The union has been campaigning against what it sees as a step towards the privatisation of the postal service.

"The DTI feels now would be a disastrous moment to approve the employee share scheme," BBC business editor Robert Peston said.

He said that was because the Royal Mail is at a delicate stage in negotiations with the CWU on a new pay deal.

"It is fearful that if it gave formal support to the share scheme it could precipitate a strike - and industrial action could do substantial damage to Royal Mail as it grapples with the onset of serious competition in its industry," said Mr Peston.

In March it was reported that the plan could see Royal Mail's 165,000 staff given an equal amount of shares, with an estimated value of 6,000 to 7,000.

Announcement later

Alistair Darling, the Trade and Industry Secretary, had originally indicated to the company that he would make a decision on the scheme before the summer recess.

Even this was later than Royal Mail had originally hoped, because Alan Johnson - Mr Darling's predecessor - last year made clear his backing for the plan to give staff a significant stake in the business.

The DTI has decided there will now be no announcement until late November or early December.

Ultimately, it will fall to the prime minister and chancellor to approve or reject the share scheme, because of the significant public finance implications of the proposed transfer of shares.

However, it is understood that Mr Darling is minded to back the desire of Royal Mail's management for each postal worker to participate in an employee share scheme that would give each of them an identical stake in the business.

This stake would be worth 5,000 per head by 2010 if Royal Mail hit its financial targets.

The government has denied that the plan to issue shares amounts to privatisation.

'Shadow' scheme

The delay in approval for the share scheme could have serious ramifications for the company, because it is part of an ambitious plan to refinance it..

Royal Mail has already received agreement in principle from the government for an injection of cash over the coming five years, worth between 2bn and 3bn depending on certain assumptions.
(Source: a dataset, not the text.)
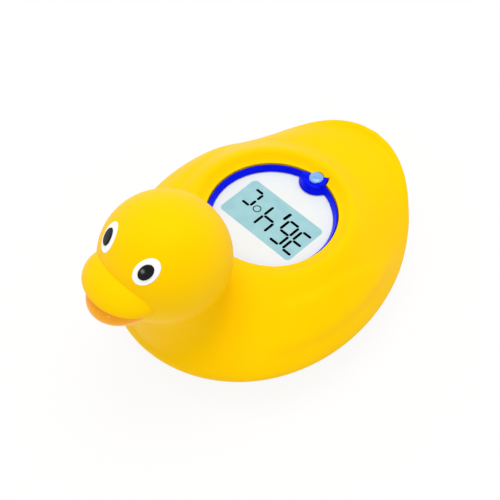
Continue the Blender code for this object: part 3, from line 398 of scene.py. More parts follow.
def shade(thing, angle=35.0):
    thing.data.shade_smooth()
    thing.data.set_sharp_from_angle(angle=math.radians(angle))
    return thing


def place(thing, material, slot, *nodes):
    """Give a piece its material and its place on the part, and hide the CAD nodes it stands for."""
    thing.data.materials.clear()
    thing.data.materials.append(material)
    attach(thing, "root")
    if nodes:
        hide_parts(*nodes)
    return thing


# Materials
def base_material(name):
    material = bpy.data.materials.new(name)
    material.use_nodes = True
    tree = material.node_tree
    return material, tree, tree.nodes["Principled BSDF"]


def noise(tree, scale, detail=2.0, roughness=0.5, name="noise"):
    where = tree.nodes.new("ShaderNodeTexCoord")
    node = tree.nodes.new("ShaderNodeTexNoise")
    node.name = name
    node.inputs["Scale"].default_value = scale
    node.inputs["Detail"].default_value = detail
    node.inputs["Roughness"].default_value = roughness
    tree.links.new(where.outputs["Object"], node.inputs["Vector"])
    return node


def remap(tree, source, low, high, start=0.3, end=0.7):
    node = tree.nodes.new("ShaderNodeMapRange")
    node.inputs["From Min"].default_value = start
    node.inputs["From Max"].default_value = end
    node.inputs["To Min"].default_value = low
    node.inputs["To Max"].default_value = high
    tree.links.new(source, node.inputs["Value"])
    return node.outputs["Result"]


def colour_mix(tree, factor, first, second):
    node = tree.nodes.new("ShaderNodeMix")
    node.data_type = "RGBA"
    node.inputs["A"].default_value = (*first, 1.0)
    node.inputs["B"].default_value = (*second, 1.0)
    tree.links.new(factor, node.inputs["Factor"])
    return node.outputs["Result"]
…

However, it cannot receive any of that until agreement is reached on the share scheme. And that means it cannot start making vital investments in modernising the postal network.

At a time when several competitors are capturing valuable mail business from Royal Mail, this delay in modernisation could be harmful.

Also, in the absence of finalisation of the refinancing of Royal Mail, the trustees of its pension scheme - which suffers from an enormous deficit - are left in the uncomfortable position of being unable to implement proposals to rehabilitate the fund.

Legislation would be required for the share scheme. This will not go through until the 2007/8 session at the earliest, so the shares could not be transferred to employees - or, more precisely, a trust for the benefit of employees - till the end of 2008.

That said, the company would like to operate a so-called "shadow" employee share scheme, prior to the formal transfer of shares.